The display pivots in the late 19th century with Ensor’s works. The museum has one of the world’s largest troves of his macabre, surreal masterpieces, which also served as a turning point for Belgian contemporary art.

In the “new museum,” mostly downstairs, works are also organized by themes, such as “Light” and “Form,” and displayed against bright white walls, where daylight pours down through glass atriums. Within these spaces, a few paintings are often clustered together to elucidate a particular artistic concept.
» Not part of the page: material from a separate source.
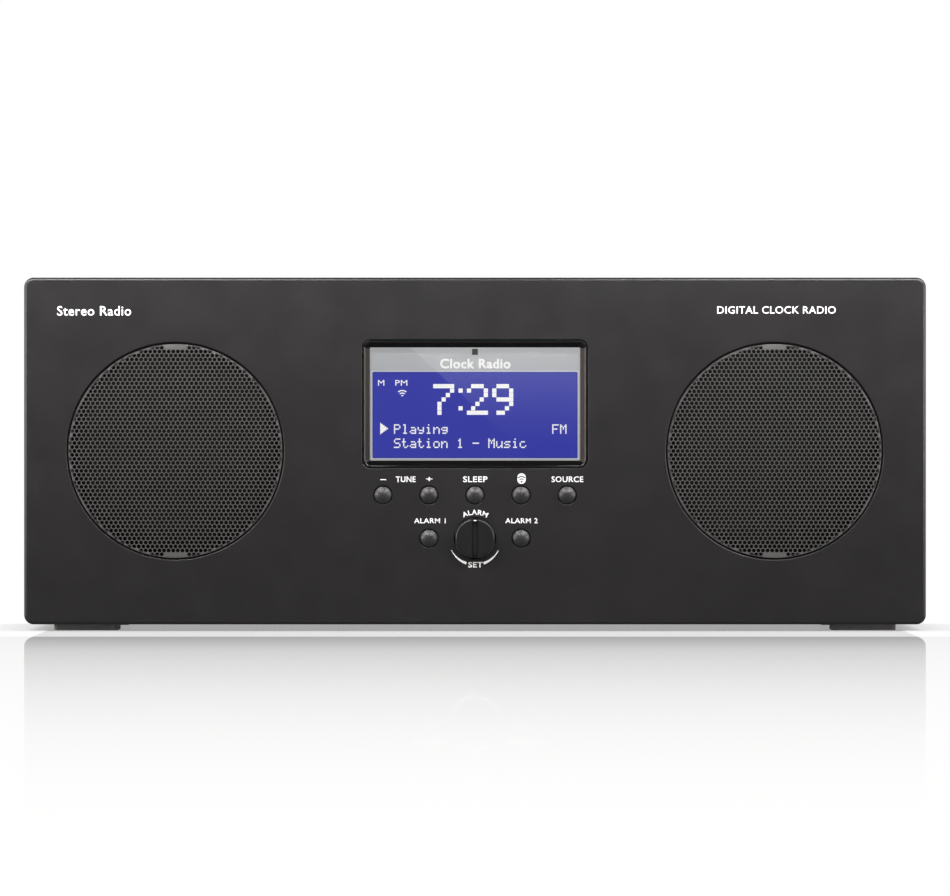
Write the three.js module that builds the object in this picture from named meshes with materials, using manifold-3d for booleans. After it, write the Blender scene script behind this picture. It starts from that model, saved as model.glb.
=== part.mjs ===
// A stereo tabletop radio with a clock display, built as an assembly of separate pieces.
// Millimetres. +Z is up, the front faces -Y, and +X is to the right for someone facing the front.
// The origin is the middle of the object's footprint, on the plane that its feet stand on.

import * as THREE from "three";
import { mergeVertices } from "three/addons/utils/BufferGeometryUtils.js";
import Module from "manifold-3d";

// ---------------------------------------------------------------- driving dimensions

// Gaps
const seam = 0.3; // between two still pieces that meet
const running = 0.4; // around a piece that moves in its opening
const footSeat = 0.05; // between a foot and the cabinet floor
const weld = 0.5; // overlap of two shapes that make one piece
const beyond = 1; // how far a cutting shape passes the face that it cuts

// Cabinet
const width = 286;
const height = 110; // without the feet
const cabinetDepth = 122; // from the panel's face to the sleeve's rear edge
const cornerRadius = 3;
const innerCorner = 1.5;
const wall = 7; // wooden sleeve
const cornerBlock = 15; // square blocks in the sleeve's rear corners
const cornerBlockLength = 20;

// Feet
const footHeight = 2;
const footWidth = 20.6;
const footDepth = 16;
const footCorner = 1.5;
const footFromSide = 9.2;
const footFromEdge = 8; // from the cabinet's front or rear edge

// Front panel
const panelThickness = 4;
const panelEdgeRound = 1.2;
const ribDepth = 6; // frame that locates the panel inside the sleeve
const ribWall = 2.5;

// Loudspeakers
const basketClear = 1.2; // between a loudspeaker and the panel's locating frame
const grilleRadius = 33.9;
const grilleGap = 0.6; // dark ring around a grille
const grilleSunk = 0.7;
const grilleThickness = 1;
const grilleRimDepth = 1; // turned-back rim
const grilleRimWall = 1;
const grilleLedge = 2.4; // seat under a grille's rim
const basketLap = 5.5; // reach of the basket's flange behind the panel
const basketDepth = 24;
const basketSheet = 2;
const coneTravel = 2; // each way
const coneDepth = 10.5;
const conePaper = 0.8;
const capSunk = 5; // from the cone's throat to its dust cap
const formerWall = 0.7;
const formerGap = 0.8; // between the former and the magnet's front plate
const formerLength = 6; // reach of the former behind the basket's depth
const basketWindows = 6;
const surroundWidth = 3.7;
const surroundSheet = 0.5;
const surroundSeat = 0.75; // from the sound opening to the surround
const coilRadius = 10;
const magnetRadius = 24;
const magnetHeight = 18.4;
const magnetPlate = 4;
const magnetStep = 2; // the plates are smaller than the ring between them
const poleSunk = 1.4;

// Display
const displayRise = 14.9; // above the panel's middle
const bezelWidth = 71;
const bezelHeight = 40.2;
const bezelCorner = 2.4;
const bezelChamfer = 2;
const bezelLip = 0.15;
const bezelDepth = 6.4;
const bezelFlange = 2.6; // reach of its flange behind the panel
const bezelFlangeThickness = 1.5;
const lensThickness = 1.5;
const lensLap = 0.8; // reach of the lens behind the bezel's edge
const lensCorner = 0.5;
const windowCorner = 0.4;
const maskThickness = 0.5;
const headerHeight = 7.7; // printed band above the lit area
const litBorder = 0.75;
const lcdThickness = 1.8;
const lcdLap = 1.2;
const backlightThickness = 3.2;
const sensorSize = 1.3;
const sensorDrop = 1.4; // from the top of the window to the sensor's middle

// Buttons and knob
const buttonPitch = 14.6;
const buttonRadius = 2.7;
const buttonGap = 0.3;
const buttonProud = 1.2;
const buttonFlange = 1.1; // reach of the flange that keeps the cap in its hole
const buttonFlangeThickness = 1;
const buttonStem = 1.5;
const upperRowDrop = 8.8; // from the bezel's lower edge to the upper row
const lowerRowDrop = 13.7; // from the upper row to the lower one
const buttonTravel = 1;
const knobRadius = 6.2;
const knobGap = 0.4;
const knobProud = 2.6;
const knobLength = 7.2;
const knobSlotWidth = 1.5;
const knobSlotDepth = 1.4;
const knobRound = 0.6;
const shaftRadius = 3;
const shaftFlat = 2.1; // from the shaft's axis to its flat
const shaftFromFace = 0.6; // from the panel's face to the shaft's front end
const plungerThickness = 1;
const plungerRadius = 2.6;
const knobTravel = 0.5;
const encoderSize = 12.6;
const encoderDepth = 6.2;

// Switch board behind the panel
const boardFace = 12; // its front face, behind the panel's face
const boardThickness = 1.6;
const boardMargin = 12.5; // each side of the bezel
const boardRise = 4; // above the bezel
const boardDrop = 11.3; // below the lower row
const boardCornerInset = 4;
const bossRadius = 3;
const switchSize = 6;
const switchHeight = 3.5;
const boardCorner = 2;

// Keys in the cabinet's top
const keySetback = 32; // from the panel's face to the keys' middle
const keyDepth = 12;
const keyFrameWall = 4;
const keyBar = 2; // bar of the frame between two keys
const volumeKeyWidth = 20;
const snoozeKeyWidth = 30;
const keyCorner = 2;
const keyFrameFlange = 3;
const keyFrameFlangeThickness = 1.7;
const keyFrameCorner = 0.6;
const keyFrameSunk = 0.2;
const keySunk = 0.3;
const keyFlange = 1;
const keyTravel = 1;

// Rear panel
const rearSunk = 2; // inside the sleeve's rear edge
const rearThickness = 3;
const railWall = 4; // shelves under the main board
const railHeight = 4;
const screwInset = 7.5; // from the inside of the sleeve
const screwRadius = 1.5;
const screwLength = 14; // in its corner block
const pilotSpare = 1; // the pilot hole goes this much deeper
const screwHead = 3.2;
const screwHeadHeight = 1.6;
const screwPoint = 2;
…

For instance, an early 20th-century country scene featuring a bright sky painted with thick impasto, “Heaven Weeping upon the Rubble,” by Belgian artist Jakob Smits, hangs next to an abstract artwork made of thousands of nails hammered into a wood panel, “Dark Field,” by Günther Uecker, a member of Zero, a 1950s avant-garde group. These two are displayed with “Calvary of Hendrik van Rijn,” a gilded 14th-century crucifixion scene.

Each of these three works emphasizes the artist’s methods of making light seem material, Bulckens said. “All of them were engaged with the spiritual quality of light,” he said. “One emanates from the heavens, one represents a biblical narrative and the Zero movement were interested in cosmic light, the vastness of the universe.”

Although the works are largely divided into “old” and “new,” the curators have, occasionally, fit in an anachronistic artwork to playfully defy visitors’ expectations. A little Fra Angelico pops up in a cluster of abstract modern paintings. A Tuymans portrait, from 1992, features in the old masters’ “Suffering” section, near a Pietà.

“We have these two distinct worlds, but we occasionally bring individual works together and have them communicate,” Bulckens said. “So actually, our museum is a single universe, which has these two worlds, which do not just circle each other but sometimes come into dialogue as well.”